Researchers use a technique called microarray Comparative Genomic Hybridization, or microarray CGH, to look for genomic gains and losses, or for a change in the number of copies of a particular gene involved in a disease state. In microarray CGH, large pieces of genomic DNA serve as the target DNA, and each spot of target DNA in the array has a known chromosomal location. The hybridization mixture will contain fluorescently labeled genomic DNA harvested from both normal (control) and diseased (sample) tissue.

So, if the number of copies of a particular target gene has increased, a large amount of sample DNA will hybridize to those spots on the microarray that represent the gene involved in that disease, whereas comparatively small amounts of control DNA will hybridize to those same spots. As a result, those spots containing the disease gene will fluoresce red with greater intensity than they will fluoresce green, indicating that the number of copies of the gene involved in the disease has gone up.

III. Mutations in DNA

When researchers use microarrays to detect mutations or polymorphisms in a gene sequence, the target, or immobilized DNA, is usually that of a single gene. In this case though, the target sequence placed on any given spot within the array will differ from that of other spots in the same microarray, sometimes by only one or a few specific nucleotides. One type of sequence commonly used in this type of analysis is called a Single Nucleotide Polymorphism, or SNP--a small genetic change, or variation, that can occur within a person's DNA sequence. Another difference in mutation microarray analysis, as compared to expression or CGH microarrays, is that this type of experiment only requires genomic DNA derived from a normal sample for use in the hybridization mixture.

Once researchers have established that a SNP pattern is associated with a particular disease, they can use SNP microarray technology to test an individual for that disease expression pattern in order to determine if he or she is susceptible to--at risk of developing--that disease. When genomic DNA from an individual is hybridized to an array loaded with various SNPs, the sample DNA will hybridize with greater frequency only to specific SNPs associated with that person. Those spots on the microarray will then fluoresce with greater intensity, demonstrating that the individual being tested may have, or is at risk for developing, that disease.
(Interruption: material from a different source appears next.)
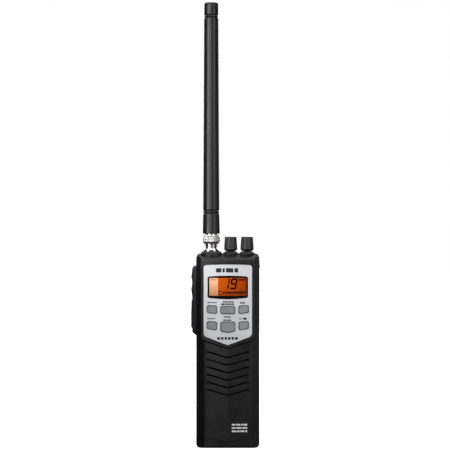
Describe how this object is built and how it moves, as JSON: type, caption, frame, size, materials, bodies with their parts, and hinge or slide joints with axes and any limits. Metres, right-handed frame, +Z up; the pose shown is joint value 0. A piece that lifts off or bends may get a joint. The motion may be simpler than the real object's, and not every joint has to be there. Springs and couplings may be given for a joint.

NCBI and Microarray Data Management

Why is it necessary to have a uniform system that will manage and provide a disbursement point for microarray data? First, consider the amount of data that can potentially be generated using a single microarray chip. Suppose that chip contains 30,000 spots of target DNA. Researchers interpreting the data generated by that chip would need to know the biological identity of each target--what gene is where; the biological properties of the control and sample DNA; the experimental conditions and procedures used in setting up the experiment; and finally, the results. While experiments such as these will undoubtedly push forward our current understanding of gene expression and regulation, it poses many new challenges in terms of data tracking and analysis.

What Is GEO?

As we have just alluded to, microarray technology is one of the most recent and important experimental breakthroughs in molecular biology. Today, proficiency in generating data is fast overcoming the capacity for storing and analyzing it. Much of this information is scattered across the Internet, or is not even available to the public. As more laboratories acquire this technology, the problem will only get worse. This avalanche of data requires standardization of storage, sharing, and publishing techniques.

In order to support the public use and dissemination of gene expression data, the NCBI has launched the Gene Expression Omnibus, or GEO. GEO represents NCBI's effort to build an expression data repository and online resource for the storage and retrieval of gene expression data from any organisms or artificial source. Many types of gene expression data, such as those types discussed in this primer, will be accepted and archived as a public data set.